**Task:** Start at the line that has "points = [vertex.co" and stop at the line that has "point = shown.matrix_world". Print those lines and all lines between them exactly, and nothing more.

**Dataset section:**

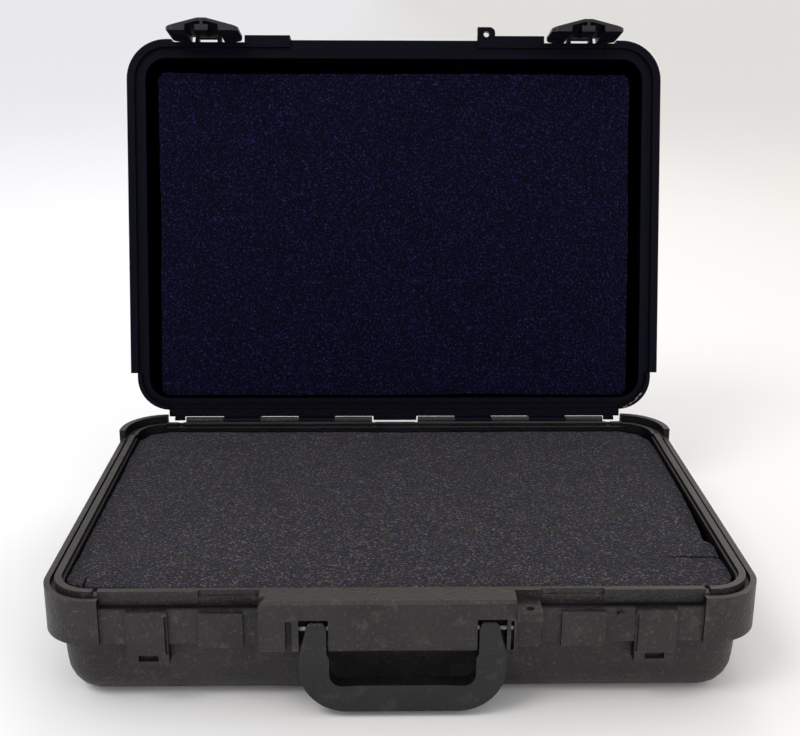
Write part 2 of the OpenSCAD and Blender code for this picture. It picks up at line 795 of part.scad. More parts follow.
// Lever snapped shut on the closed case, then let out by its rest angle.
module latch(x) {
  color([0.08, 0.08, 0.10])
    opened()
      translate([x, latch_y, latch_z])
        rotate([-latch_rest, 0, 0])
          translate([0, -latch_y, -latch_z])
            difference() {
              union() {
                intersection() {
                  difference() {
                    translate([0, front, latch_end])
                      mirror([0, 1, 0])
                        linear_extrude(latch_len + latch_top)
                          difference() {
                            lever_profile();
                            lever_hollow();
                          }
                    lever_space();
                  }
                  // rounded plan of the wings
                  translate([0, front - 30, 0])
                    rotate([-90, 0, 0])
                      linear_extrude(40)
                        union() {
                          translate([-latch_w / 2, -latch_end - wing_l])
                            square([latch_w, wing_l - wing_r]);
                          translate([-latch_w / 2 + wing_r, -latch_end - wing_r - 2])
                            square([latch_w - 2 * wing_r, wing_r + 2]);
                          for (s = [-1, 1]) {
                            translate([s * (latch_w / 2 - wing_r), -latch_end - wing_r])
                              circle(wing_r);
                            translate([s * (latch_w / 2 - shoulder_r), -latch_end - wing_l])
                              circle(shoulder_r);
                          }
                          translate([-latch_w / 2 + shoulder_r, -latch_end - latch_len - latch_top])
                            square([latch_w - 2 * shoulder_r, latch_len]);
                        }
                }
                // rib from the knuckle to the free end
                along_x(-1.2, 1.2)
                  polygon([[front - crown_out + 1.5, latch_end], [front - 1, latch_end],
                           [front - 1, pad_bottom + 2], [front - 2.4, pad_bottom + 8],
                           [front - 2.4, latch_z - 1], [front - crown_out + 1.5, latch_z - 1]]);
                // knuckle
                along_x(-lever_knuckle, lever_knuckle)
                  union() {
                    translate([latch_y, latch_z])
                      circle(2.6);
                    polygon([[front - crown_out + 1.5, latch_z - 2.6], [latch_y, latch_z - 2.6],
                             [latch_y, latch_z + 2.4], [front - crown_out + 1.5, latch_z + 2.4]]);
                  }
                // snap nose
                along_x(-nose_w / 2, nose_w / 2)
                  polygon([[front - 2.6, latch_end], [front + nose_in - 1.2, latch_end],
                           [front + nose_in, latch_end + 0.8], [front + nose_in, pad_bottom - 0.4],
                           [front - 2.6, pad_bottom - 0.4]]);
              }
              rod(-lever_knuckle - 1, lever_knuckle + 1,
                  latch_y, latch_z, latch_pin_r + pin_gap);
              // dimple over the round knob
              if (x > 0)
                translate([knob_x - latch_x, front + 3, rim_z - 12])
                  rotate([90, 0, 0])
                    cylinder(h = 3.5, r = knob_r + 0.8, $fn = 24);
            }
}

module latch_left() {
  latch(-latch_x);
}

module latch_right() {
  latch(latch_x);
}

module latch_pin(x) {
  color([0.6, 0.6, 0.6])
    opened()
      rod(x - lug_x1 + 0.2, x + lug_x1 - 0.2, latch_y, latch_z, latch_pin_r, $fn = 24);
}

module latch_pin_left() {
  latch_pin(-latch_x);
}

module latch_pin_right() {
  latch_pin(latch_x);
}

// Plan of the base foam with its slit, cut corner and gently uneven right edge.
module foam_plan() {
  w = case_w / 2 - foam_side;
  f = front + foam_front;
  b = rear - foam_rear;
  difference() {
    union() {
      polygon([[-w, f + 15], [-w + 4, f + 8], [-w + 14, f + 8], [-w + 14, f],
               [w - 8, f], [w - 2.5, f + 6], [w, f + 15], [w, b - 20], [-w, b - 20]]);
      translate([-w + 14, f + 10])
        square([2 * w - 28, b - f - 10]);
      for (s = [-1, 1])
        translate([s * (w - 20), b - 20])
          circle(20);
    }
    // uneven right edge
    polygon([for (k = [0 : 24])
               [w - 0.6 - 0.9 * sin(k * 47) - 0.7 * sin(k * 100), f + 14 + k * (b - f - 46) / 24],
             [w + 5, b - 32], [w + 5, f + 14]]);
    // slit in from the right
    translate([slit_x, front + slit_y - slit_w / 2])
      square([case_w, slit_w]);
    // cut at the front left
    translate([-w + 12.4, f - 1])
      square([1.6, 28]);
  }
}

module base_foam() {
  color([0.20, 0.20, 0.21])
    translate([0, 0, foam_top - foam_t])
      linear_extrude(foam_t)
        foam_plan();
}

module base_foam_filler() {
  color([0.20, 0.20, 0.21])
    translate([0, 0, wall + foam_gap])
      linear_extrude(foam_top - foam_t - wall - 2 * foam_gap)
        outline(filler_in);
}

module lid_foam() {
  color([0.14, 0.14, 0.18])
    opened()
      translate([0, 0, lid_z + lid_foam_in])
        linear_extrude(lid_foam_t)
          intersection() {
            outline(lid_foam_rear, $fn = 32);
            translate([lid_foam_side - case_w / 2, front + lid_foam_front])
              square([case_w - 2 * lid_foam_side, case_d]);
          }
}

base_shell();
lid_shell();
hinge_pin_left();
hinge_pin_right();
carry_handle();
handle_pin_left();
handle_pin_right();
latch_left();
latch_right();
latch_pin_left();
latch_pin_right();
base_foam();
base_foam_filler();
lid_foam();
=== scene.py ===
import json
import math
import bmesh
import bpy
from mathutils import Matrix, Vector, noise


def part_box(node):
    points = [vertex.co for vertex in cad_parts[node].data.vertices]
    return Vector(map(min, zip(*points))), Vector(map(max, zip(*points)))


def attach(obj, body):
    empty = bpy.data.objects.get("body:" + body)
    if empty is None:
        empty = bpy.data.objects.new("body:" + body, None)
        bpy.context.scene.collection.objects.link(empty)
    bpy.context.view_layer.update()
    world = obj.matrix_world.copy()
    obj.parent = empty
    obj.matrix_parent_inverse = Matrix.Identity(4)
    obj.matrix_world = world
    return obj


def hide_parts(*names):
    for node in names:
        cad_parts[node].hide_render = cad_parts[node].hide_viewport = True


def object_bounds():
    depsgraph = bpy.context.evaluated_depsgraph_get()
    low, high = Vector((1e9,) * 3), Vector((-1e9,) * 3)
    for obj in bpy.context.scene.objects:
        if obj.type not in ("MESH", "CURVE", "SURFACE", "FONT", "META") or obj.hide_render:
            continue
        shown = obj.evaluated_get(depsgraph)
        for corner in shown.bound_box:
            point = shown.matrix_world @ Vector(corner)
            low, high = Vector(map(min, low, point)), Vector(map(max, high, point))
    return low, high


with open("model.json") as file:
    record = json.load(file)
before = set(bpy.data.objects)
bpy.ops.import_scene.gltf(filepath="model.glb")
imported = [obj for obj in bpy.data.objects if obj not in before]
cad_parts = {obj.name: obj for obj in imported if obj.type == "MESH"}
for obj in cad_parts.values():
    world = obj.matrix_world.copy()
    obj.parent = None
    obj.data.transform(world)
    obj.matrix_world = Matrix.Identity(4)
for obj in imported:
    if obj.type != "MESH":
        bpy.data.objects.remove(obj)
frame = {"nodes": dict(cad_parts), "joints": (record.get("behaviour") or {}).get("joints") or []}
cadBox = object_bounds()
scene = bpy.context.scene
noise.seed_set(5)      # without a seed the foam and the splinters differ from run to run
print("frame loaded:", len(frame["nodes"]), "nodes")


def addObject(name, data):
    obj = bpy.data.objects.new(name, data)
    scene.collection.objects.link(obj)
    return obj


# camera first, standing in front of the open case and looking down a little
cameraSet = {
    "place": (-0.0163, -0.8485, 0.4437),
    "lens": 55.3,        # mm
    "sensor": 36,        # mm, its width
    "down": 17.36,       # degrees below level
    "turn": 1.16,        # degrees towards the right
    "roll": -0.26,
    "near": 0.05,
    "far": 60,
}


def placeCamera(s):
    down, turn, roll = (math.radians(s[k]) for k in ("down", "turn", "roll"))
    ahead = Vector((math.sin(turn) * math.cos(down),
                    math.cos(turn) * math.cos(down),
                    -math.sin(down)))
    level = Vector((math.cos(turn), -math.sin(turn), 0))
    under = ahead.cross(level)
    right = level * math.cos(roll) + under * math.sin(roll)
    below = -level * math.sin(roll) + under * math.cos(roll)
    data = bpy.data.cameras.new("photoCamera")
    data.lens = s["lens"]
    data.sensor_width = s["sensor"]
    data.clip_start = s["near"]
    data.clip_end = s["far"]
    cam = addObject("photoCamera", data)
    turned = Matrix((right, -below, -ahead)).transposed().to_4x4()
    turned.translation = Vector(s["place"])
    cam.matrix_world = turned
    scene.camera = cam


placeCamera(cameraSet)
print("camera placed")


# a few short helpers for shader trees
def newMaterial(name):
    mat = bpy.data.materials.new(name)
    mat.use_nodes = True
    tree = mat.node_tree
    shader = tree.nodes["Principled BSDF"]
    where = tree.nodes.new("ShaderNodeTexCoord")
    return mat, tree, shader, where.outputs["Object"]


def noiseNode(tree, coords, size, detail=2.0, rough=0.5):
    n = tree.nodes.new("ShaderNodeTexNoise")
    n.inputs["Scale"].default_value = 1.0 / size      # size in metres
    n.inputs["Detail"].default_value = detail
    n.inputs["Roughness"].default_value = rough
    tree.links.new(coords, n.inputs["Vector"])
    return n.outputs["Fac"]


def cellNode(tree, coords, size):
    n = tree.nodes.new("ShaderNodeTexVoronoi")
    n.inputs["Scale"].default_value = 1.0 / size
    tree.links.new(coords, n.inputs["Vector"])
    return n.outputs["Distance"]


def rampNode(tree, fac, stops):
    n = tree.nodes.new("ShaderNodeValToRGB")
    first, last = stops[0], stops[-1]
    n.color_ramp.elements[0].position = first[0]
    n.color_ramp.elements[0].color = (*first[1], 1)
    n.color_ramp.elements[1].position = last[0]
    n.color_ramp.elements[1].color = (*last[1], 1)
    for at, colour in stops[1:-1]:
        n.color_ramp.elements.new(at).color = (*colour, 1)
    tree.links.new(fac, n.inputs["Fac"])
    return n.outputs["Color"]


def rangeNode(tree, value, low, high, a, b):
    n = tree.nodes.new("ShaderNodeMapRange")
    for key, v in (("From Min", low), ("From Max", high), ("To Min", a), ("To Max", b)):
        n.inputs[key].default_value = v
    tree.links.new(value, n.inputs["Value"])
    return n.outputs["Result"]


def mixNode(tree, fac, a, b, blend="MIX"):
    n = tree.nodes.new("ShaderNodeMix")
    n.data_type = "RGBA"
    n.blend_type = blend
    if isinstance(fac, float):
        n.inputs[0].default_value = fac
    else:
        tree.links.new(fac, n.inputs[0])
    for socket, v in ((6, a), (7, b)):
        if isinstance(v, tuple):
            n.inputs[socket].default_value = (*v, 1)
        else:
            tree.links.new(v, n.inputs[socket])
    return n.outputs[2]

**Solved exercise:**
    points = [vertex.co for vertex in cad_parts[node].data.vertices]
    return Vector(map(min, zip(*points))), Vector(map(max, zip(*points)))


def attach(obj, body):
    empty = bpy.data.objects.get("body:" + body)
    if empty is None:
        empty = bpy.data.objects.new("body:" + body, None)
        bpy.context.scene.collection.objects.link(empty)
    bpy.context.view_layer.update()
    world = obj.matrix_world.copy()
    obj.parent = empty
    obj.matrix_parent_inverse = Matrix.Identity(4)
    obj.matrix_world = world
    return obj


def hide_parts(*names):
    for node in names:
        cad_parts[node].hide_render = cad_parts[node].hide_viewport = True


def object_bounds():
    depsgraph = bpy.context.evaluated_depsgraph_get()
    low, high = Vector((1e9,) * 3), Vector((-1e9,) * 3)
    for obj in bpy.context.scene.objects:
        if obj.type not in ("MESH", "CURVE", "SURFACE", "FONT", "META") or obj.hide_render:
            continue
        shown = obj.evaluated_get(depsgraph)
        for corner in shown.bound_box:
            point = shown.matrix_world @ Vector(corner)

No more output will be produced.